The issue we must decide is whether the term "service with the
employer" includes service with businesses that antedate Lear and
Brody Enterprises. While we have never been faced with this
exact issue in the context of section 415(b)(5), we find guidance
from the analysis in cases dealing with the meaning of separation
from the service as used in section 402(e). See Burton v.
Commissioner, 99 T.C. 622 (1992); Reinhardt v. Commissioner, 85
T.C. 511 (1985); Ridenour v. United States, 3 Cl. Ct. 128 (1983).

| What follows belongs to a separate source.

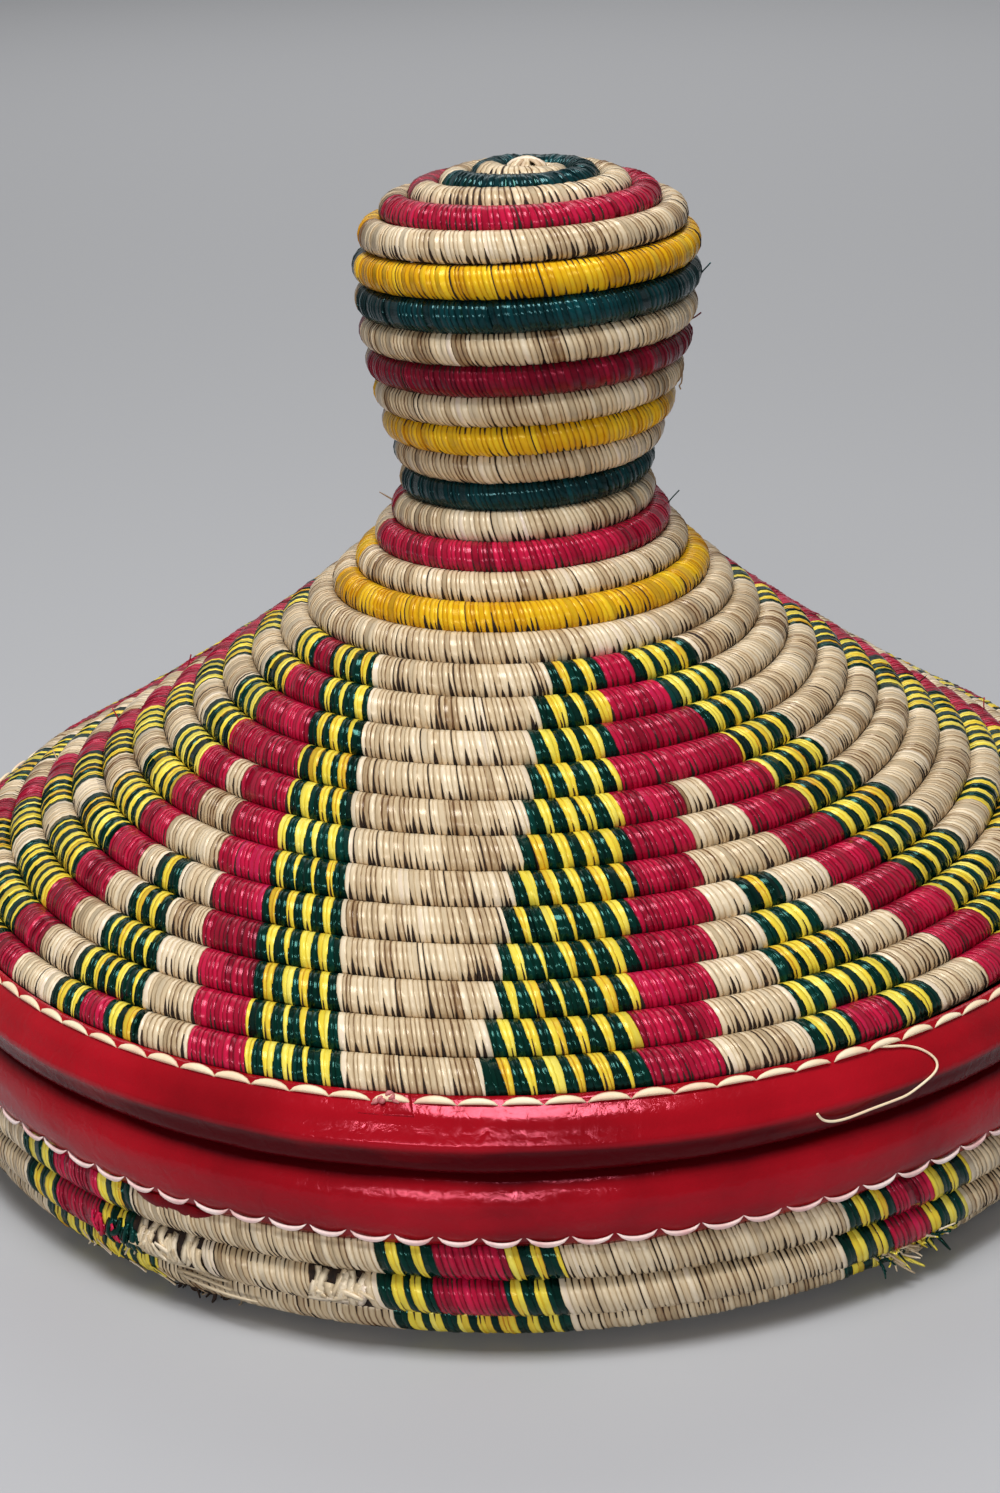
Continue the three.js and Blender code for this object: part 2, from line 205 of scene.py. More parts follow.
def grass_stitch(name, tints, gloss, roughness=0.25, edge=0.35, ior=1.55):
    """Split grass stem, flattened and wrapped: a satin skin whose gloss takes on the dye, because light
    comes back from inside the fibres. They run along each stitch, each strip is darkened towards its
    edges with painted shade, and every stitch takes its own tint."""
    made, tree = new_material(name)
    shade = add(tree, "ShaderNodeAttribute", {"attribute_name": "shade"}).outputs["Fac"]
    weave = add(tree, "ShaderNodeUVMap", {"uv_map": "weave"})
    across = add(tree, "ShaderNodeSeparateXYZ", inputs={0: weave}).outputs["X"]
    share = add(tree, "ShaderNodeMath", {"operation": "FRACT"}, {0: across})
    off = add(tree, "ShaderNodeMath", MULTIPLY_ADD, {0: share, 1: 2.0, 2: -1.0})
    side = add(tree, "ShaderNodeMath", {"operation": "ABSOLUTE"}, {0: off})
    rim = add(tree, "ShaderNodeMath", {"operation": "POWER"}, {0: side, 1: 4.0})
    along = add(tree, "ShaderNodeMapping", inputs={"Vector": weave, "Scale": (5.0, 0.3, 1.0)})
    fibre = add(tree, "ShaderNodeTexNoise", inputs={"Vector": along, "Scale": 1.0, "Detail": 3.0})
    place = add(tree, "ShaderNodeTexCoord").outputs["Object"]
    blotch = add(tree, "ShaderNodeTexNoise", inputs={"Vector": place, "Scale": 70.0, "Detail": 2.0})
    streaked = add(tree, "ShaderNodeMath", MULTIPLY_ADD, {0: fibre, 1: 0.5, 2: shade})
    mixed = add(tree, "ShaderNodeMath", MULTIPLY_ADD, {0: blotch, 1: 0.5, 2: streaked})
    level = add(tree, "ShaderNodeMapRange", inputs={"Value": mixed, "From Min": 0.3, "From Max": 1.65})
    # Painted shade: each strip darkens towards its edges, where it turns down into the valley beside it
    tone_and_edge_shade = add(tree, "ShaderNodeMath", MULTIPLY_ADD, {0: rim, 1: -edge, 2: level})
    rounded = add(tree, "ShaderNodeMath", MULTIPLY_ADD, {0: rim, 1: -1.0, 2: fibre})
    bump = add(tree, "ShaderNodeBump", inputs={
        "Height": rounded, "Strength": 0.5, "Distance": 0.1 * METRE,
    })
    shader = add(tree, "ShaderNodeBsdfPrincipled", inputs={
        "Base Color": add(tree, "ShaderNodeValToRGB", inputs={"Fac": tone_and_edge_shade}, stops=tints),
        "Roughness": roughness,
        "IOR": ior,
        "Specular Tint": colour(gloss),
        "Normal": bump,
    })
    add(tree, "ShaderNodeOutputMaterial", inputs={"Surface": shader})
    return made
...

We conclude that, for purposes of section 415(b)(5), "service
with the employer" includes service with businesses that antedate
the corporation, where formation of the corporation results in a
mere formal or technical change in the employment relationship
and continuity otherwise exists in the substance and
administration of the business operations of the previous
business and the corporation. We turn to the parties' respective
arguments.
Lear argues that Pallin's years as a sole proprietor and his
years with Lear constitute "years of service with the employer"
for purposes of section 415(b)(5). Respondent concedes, and it
is clear, that Pallin's years with Lear constitute "years of
service with the employer" for purposes of section 415(b)(5).
Thus, we need only address Pallin's years as a sole proprietor.